● DATA FOR THIS TASK

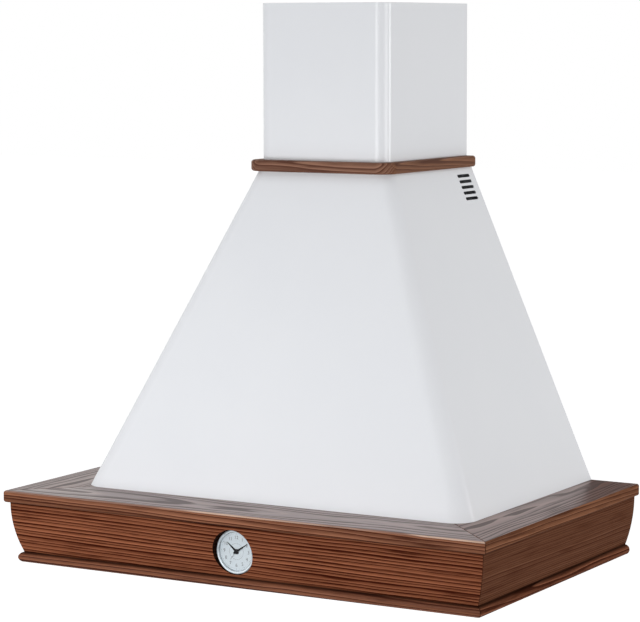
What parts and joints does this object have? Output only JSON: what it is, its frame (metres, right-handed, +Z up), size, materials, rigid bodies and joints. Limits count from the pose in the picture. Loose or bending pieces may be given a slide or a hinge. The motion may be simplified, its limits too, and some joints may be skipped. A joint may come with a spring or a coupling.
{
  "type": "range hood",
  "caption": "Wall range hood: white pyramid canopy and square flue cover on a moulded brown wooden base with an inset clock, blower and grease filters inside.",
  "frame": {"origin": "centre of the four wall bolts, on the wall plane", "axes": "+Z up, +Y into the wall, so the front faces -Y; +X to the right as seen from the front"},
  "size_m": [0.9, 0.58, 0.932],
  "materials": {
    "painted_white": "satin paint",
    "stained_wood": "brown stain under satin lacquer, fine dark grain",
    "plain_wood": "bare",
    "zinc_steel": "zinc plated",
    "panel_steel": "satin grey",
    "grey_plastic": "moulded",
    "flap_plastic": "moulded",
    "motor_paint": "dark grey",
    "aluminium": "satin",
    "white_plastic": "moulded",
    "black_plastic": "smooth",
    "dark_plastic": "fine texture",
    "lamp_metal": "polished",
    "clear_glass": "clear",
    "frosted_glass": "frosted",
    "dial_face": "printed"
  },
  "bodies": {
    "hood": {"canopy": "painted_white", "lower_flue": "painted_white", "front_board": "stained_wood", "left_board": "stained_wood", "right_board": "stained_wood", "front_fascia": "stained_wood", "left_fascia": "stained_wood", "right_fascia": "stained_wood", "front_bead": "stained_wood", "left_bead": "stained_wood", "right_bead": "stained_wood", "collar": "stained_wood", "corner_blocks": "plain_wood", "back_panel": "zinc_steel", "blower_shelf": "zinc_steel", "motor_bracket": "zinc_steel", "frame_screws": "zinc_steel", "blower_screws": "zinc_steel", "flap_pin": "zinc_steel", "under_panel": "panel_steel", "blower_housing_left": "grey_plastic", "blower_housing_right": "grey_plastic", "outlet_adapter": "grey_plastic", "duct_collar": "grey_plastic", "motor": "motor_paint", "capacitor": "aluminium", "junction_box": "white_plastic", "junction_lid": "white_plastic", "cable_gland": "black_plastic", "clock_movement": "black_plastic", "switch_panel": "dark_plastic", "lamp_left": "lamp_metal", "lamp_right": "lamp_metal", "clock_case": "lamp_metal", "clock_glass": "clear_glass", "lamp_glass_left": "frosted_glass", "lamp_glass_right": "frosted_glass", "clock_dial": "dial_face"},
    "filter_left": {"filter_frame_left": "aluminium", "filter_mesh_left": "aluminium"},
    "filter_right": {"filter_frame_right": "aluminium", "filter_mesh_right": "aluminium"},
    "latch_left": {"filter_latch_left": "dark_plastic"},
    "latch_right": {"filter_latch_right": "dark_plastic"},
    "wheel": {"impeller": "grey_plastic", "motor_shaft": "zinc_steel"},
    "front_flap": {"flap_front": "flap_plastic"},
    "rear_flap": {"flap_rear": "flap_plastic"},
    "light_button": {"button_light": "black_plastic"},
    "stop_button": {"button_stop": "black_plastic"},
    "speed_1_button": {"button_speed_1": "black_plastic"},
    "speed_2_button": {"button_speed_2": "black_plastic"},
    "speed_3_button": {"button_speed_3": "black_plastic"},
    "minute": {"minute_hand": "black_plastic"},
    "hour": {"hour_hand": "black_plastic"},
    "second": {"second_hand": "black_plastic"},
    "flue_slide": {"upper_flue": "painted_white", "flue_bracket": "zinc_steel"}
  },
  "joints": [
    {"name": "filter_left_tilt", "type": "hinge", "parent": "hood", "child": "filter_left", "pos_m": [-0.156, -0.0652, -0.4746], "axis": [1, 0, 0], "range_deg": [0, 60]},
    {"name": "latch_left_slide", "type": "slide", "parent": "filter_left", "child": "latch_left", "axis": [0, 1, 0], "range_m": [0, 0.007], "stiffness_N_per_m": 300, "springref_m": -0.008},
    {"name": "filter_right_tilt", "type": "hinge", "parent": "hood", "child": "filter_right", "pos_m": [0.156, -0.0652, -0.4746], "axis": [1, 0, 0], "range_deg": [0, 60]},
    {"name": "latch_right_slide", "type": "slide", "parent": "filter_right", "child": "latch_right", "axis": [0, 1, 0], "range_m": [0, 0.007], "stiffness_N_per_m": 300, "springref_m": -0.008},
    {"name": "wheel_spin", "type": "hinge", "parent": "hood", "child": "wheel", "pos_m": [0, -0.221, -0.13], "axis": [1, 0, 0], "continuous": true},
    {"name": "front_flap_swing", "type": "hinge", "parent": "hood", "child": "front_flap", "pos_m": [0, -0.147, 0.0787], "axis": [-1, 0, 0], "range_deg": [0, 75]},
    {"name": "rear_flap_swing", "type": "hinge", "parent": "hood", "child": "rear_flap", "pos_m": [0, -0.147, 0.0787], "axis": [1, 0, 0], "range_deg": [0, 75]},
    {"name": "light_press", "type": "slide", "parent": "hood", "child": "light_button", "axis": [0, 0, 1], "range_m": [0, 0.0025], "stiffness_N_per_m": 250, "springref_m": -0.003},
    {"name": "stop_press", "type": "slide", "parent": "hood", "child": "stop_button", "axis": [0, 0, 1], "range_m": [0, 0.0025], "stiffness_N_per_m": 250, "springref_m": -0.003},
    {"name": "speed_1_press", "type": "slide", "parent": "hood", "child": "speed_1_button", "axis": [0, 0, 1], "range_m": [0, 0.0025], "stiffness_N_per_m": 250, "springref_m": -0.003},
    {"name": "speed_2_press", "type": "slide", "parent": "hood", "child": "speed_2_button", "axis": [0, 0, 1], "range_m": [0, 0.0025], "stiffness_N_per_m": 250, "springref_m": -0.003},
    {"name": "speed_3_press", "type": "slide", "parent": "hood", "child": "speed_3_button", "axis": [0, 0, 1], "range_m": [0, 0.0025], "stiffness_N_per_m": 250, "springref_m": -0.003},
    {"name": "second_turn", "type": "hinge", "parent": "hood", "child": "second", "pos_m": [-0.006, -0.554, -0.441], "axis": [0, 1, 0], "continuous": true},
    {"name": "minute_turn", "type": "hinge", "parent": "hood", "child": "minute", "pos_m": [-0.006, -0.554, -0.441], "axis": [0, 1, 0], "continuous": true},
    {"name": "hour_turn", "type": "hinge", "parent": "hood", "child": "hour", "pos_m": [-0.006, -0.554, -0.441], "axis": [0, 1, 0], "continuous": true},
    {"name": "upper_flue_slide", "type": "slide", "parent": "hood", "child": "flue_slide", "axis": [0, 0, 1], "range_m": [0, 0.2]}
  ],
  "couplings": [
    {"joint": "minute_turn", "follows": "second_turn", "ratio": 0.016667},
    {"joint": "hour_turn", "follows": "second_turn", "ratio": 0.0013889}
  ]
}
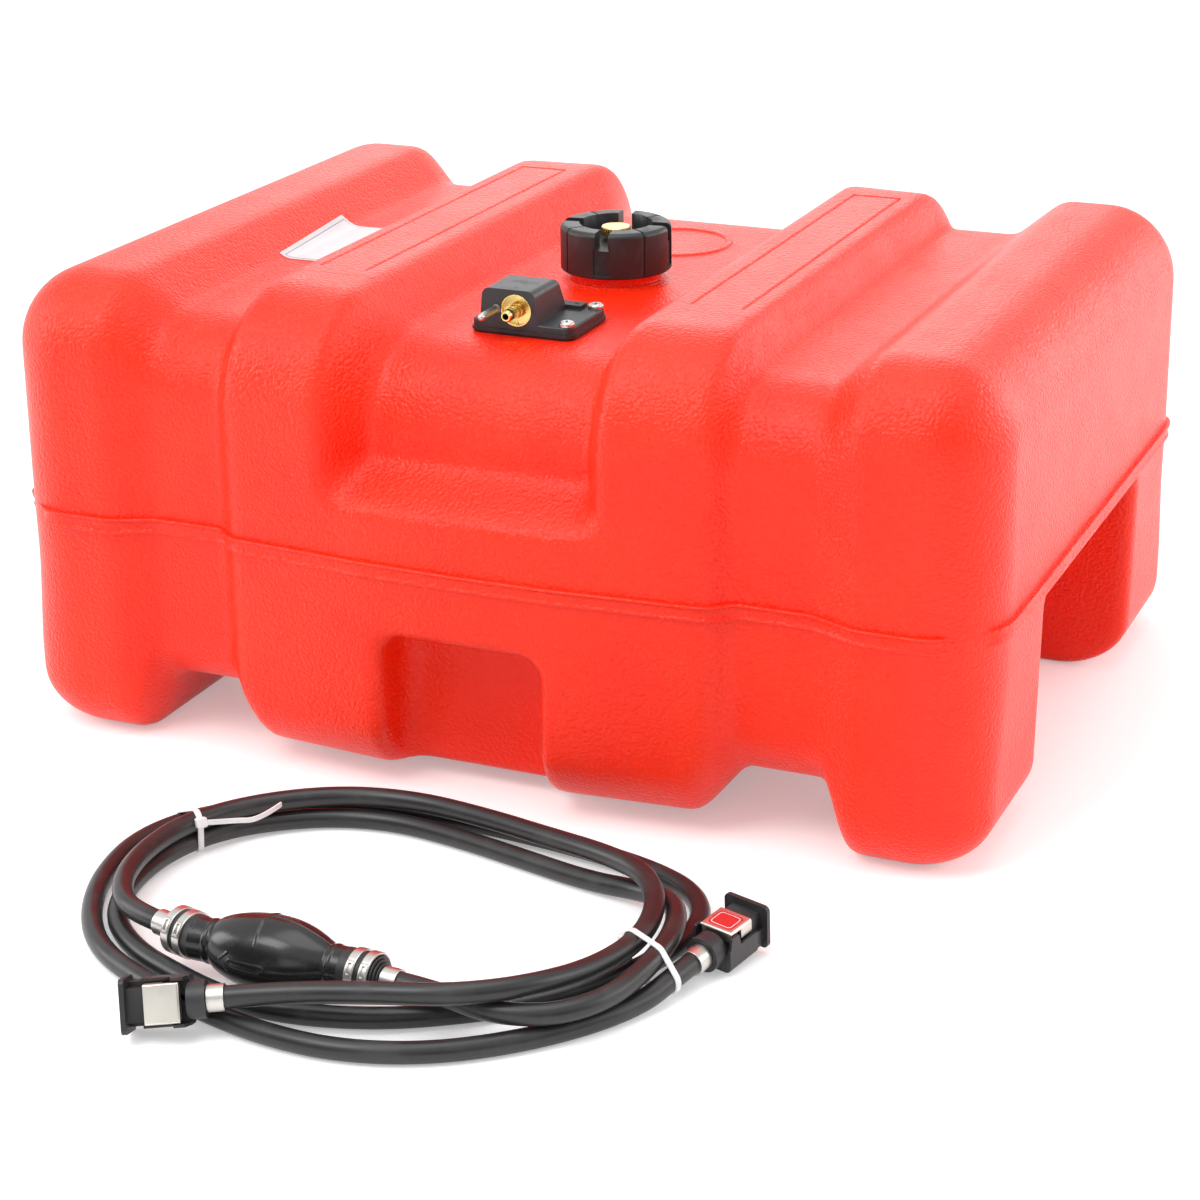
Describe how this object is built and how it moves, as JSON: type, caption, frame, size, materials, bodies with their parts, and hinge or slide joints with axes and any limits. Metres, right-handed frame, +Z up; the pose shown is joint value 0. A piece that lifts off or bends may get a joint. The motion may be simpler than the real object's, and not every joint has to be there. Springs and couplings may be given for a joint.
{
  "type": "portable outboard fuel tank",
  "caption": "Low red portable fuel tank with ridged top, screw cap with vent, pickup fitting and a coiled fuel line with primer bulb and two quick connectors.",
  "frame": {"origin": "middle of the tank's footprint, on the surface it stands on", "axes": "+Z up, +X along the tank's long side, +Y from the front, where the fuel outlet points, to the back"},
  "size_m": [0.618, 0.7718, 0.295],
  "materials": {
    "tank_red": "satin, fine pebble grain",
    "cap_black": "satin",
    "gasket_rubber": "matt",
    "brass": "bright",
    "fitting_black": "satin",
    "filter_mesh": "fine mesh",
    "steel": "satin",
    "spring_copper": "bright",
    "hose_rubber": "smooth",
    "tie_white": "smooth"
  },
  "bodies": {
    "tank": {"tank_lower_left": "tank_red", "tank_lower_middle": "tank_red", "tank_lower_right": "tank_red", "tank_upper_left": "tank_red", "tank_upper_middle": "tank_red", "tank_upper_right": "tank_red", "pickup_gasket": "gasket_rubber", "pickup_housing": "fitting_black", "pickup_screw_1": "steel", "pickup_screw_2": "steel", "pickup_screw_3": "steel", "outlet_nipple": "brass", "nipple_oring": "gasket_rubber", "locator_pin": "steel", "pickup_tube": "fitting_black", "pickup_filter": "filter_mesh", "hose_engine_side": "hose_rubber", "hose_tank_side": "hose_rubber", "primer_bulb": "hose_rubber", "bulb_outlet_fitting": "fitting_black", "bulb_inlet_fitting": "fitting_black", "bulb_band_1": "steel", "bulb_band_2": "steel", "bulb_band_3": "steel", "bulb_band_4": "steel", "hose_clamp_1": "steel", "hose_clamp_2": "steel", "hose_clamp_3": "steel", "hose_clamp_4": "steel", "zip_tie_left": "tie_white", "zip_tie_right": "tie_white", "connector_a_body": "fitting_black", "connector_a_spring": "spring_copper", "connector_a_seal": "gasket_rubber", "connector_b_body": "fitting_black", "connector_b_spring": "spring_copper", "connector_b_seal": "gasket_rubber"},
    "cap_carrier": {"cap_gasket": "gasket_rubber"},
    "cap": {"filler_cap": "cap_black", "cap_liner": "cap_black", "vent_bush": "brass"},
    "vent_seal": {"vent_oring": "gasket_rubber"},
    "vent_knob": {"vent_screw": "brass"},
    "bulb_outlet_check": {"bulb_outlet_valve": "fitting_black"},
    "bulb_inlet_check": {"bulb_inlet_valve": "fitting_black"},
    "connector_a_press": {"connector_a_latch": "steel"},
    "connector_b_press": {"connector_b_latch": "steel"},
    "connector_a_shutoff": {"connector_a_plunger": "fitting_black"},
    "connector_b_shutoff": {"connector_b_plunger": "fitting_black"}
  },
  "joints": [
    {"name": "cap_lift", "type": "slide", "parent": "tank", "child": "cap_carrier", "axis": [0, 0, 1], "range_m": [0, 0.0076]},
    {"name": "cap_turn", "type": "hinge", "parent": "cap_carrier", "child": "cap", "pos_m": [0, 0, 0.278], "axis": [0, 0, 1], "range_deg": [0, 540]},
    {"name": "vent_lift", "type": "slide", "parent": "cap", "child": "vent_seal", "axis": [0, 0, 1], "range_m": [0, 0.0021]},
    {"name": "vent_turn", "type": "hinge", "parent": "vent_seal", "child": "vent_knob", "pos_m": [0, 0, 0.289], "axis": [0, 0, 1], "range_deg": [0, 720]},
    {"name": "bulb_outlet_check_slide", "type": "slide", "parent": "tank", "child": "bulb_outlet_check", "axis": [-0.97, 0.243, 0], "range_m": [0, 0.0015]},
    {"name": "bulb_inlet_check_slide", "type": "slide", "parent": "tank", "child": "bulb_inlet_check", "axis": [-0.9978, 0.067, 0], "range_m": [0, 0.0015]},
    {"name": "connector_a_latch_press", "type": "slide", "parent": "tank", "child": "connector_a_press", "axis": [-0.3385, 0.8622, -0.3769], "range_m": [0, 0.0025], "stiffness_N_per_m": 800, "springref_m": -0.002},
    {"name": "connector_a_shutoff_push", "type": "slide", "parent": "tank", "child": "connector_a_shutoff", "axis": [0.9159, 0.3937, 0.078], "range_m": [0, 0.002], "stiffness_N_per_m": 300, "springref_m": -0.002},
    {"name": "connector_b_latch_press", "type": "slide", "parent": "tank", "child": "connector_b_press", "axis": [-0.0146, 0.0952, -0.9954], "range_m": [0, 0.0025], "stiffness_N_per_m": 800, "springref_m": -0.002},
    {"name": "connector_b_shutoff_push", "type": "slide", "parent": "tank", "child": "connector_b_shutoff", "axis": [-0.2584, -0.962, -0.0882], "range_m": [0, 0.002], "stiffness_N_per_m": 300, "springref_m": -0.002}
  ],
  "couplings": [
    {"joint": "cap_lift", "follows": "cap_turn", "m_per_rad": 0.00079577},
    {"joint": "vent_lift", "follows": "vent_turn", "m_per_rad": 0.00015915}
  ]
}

● DIRECTIONS FOR THIS TASK
Where a line in the entries holds the word "handed", copy that line.

● WRITTEN REPLY
What parts and joints does this object have? Output only JSON: what it is, its frame (metres, right-handed, +Z up), size, materials, rigid bodies and joints. Limits count from the pose in the picture. Loose or bending pieces may be given a slide or a hinge. The motion may be simplified, its limits too, and some joints may be skipped. A joint may come with a spring or a coupling.
Describe how this object is built and how it moves, as JSON: type, caption, frame, size, materials, bodies with their parts, and hinge or slide joints with axes and any limits. Metres, right-handed frame, +Z up; the pose shown is joint value 0. A piece that lifts off or bends may get a joint. The motion may be simpler than the real object's, and not every joint has to be there. Springs and couplings may be given for a joint.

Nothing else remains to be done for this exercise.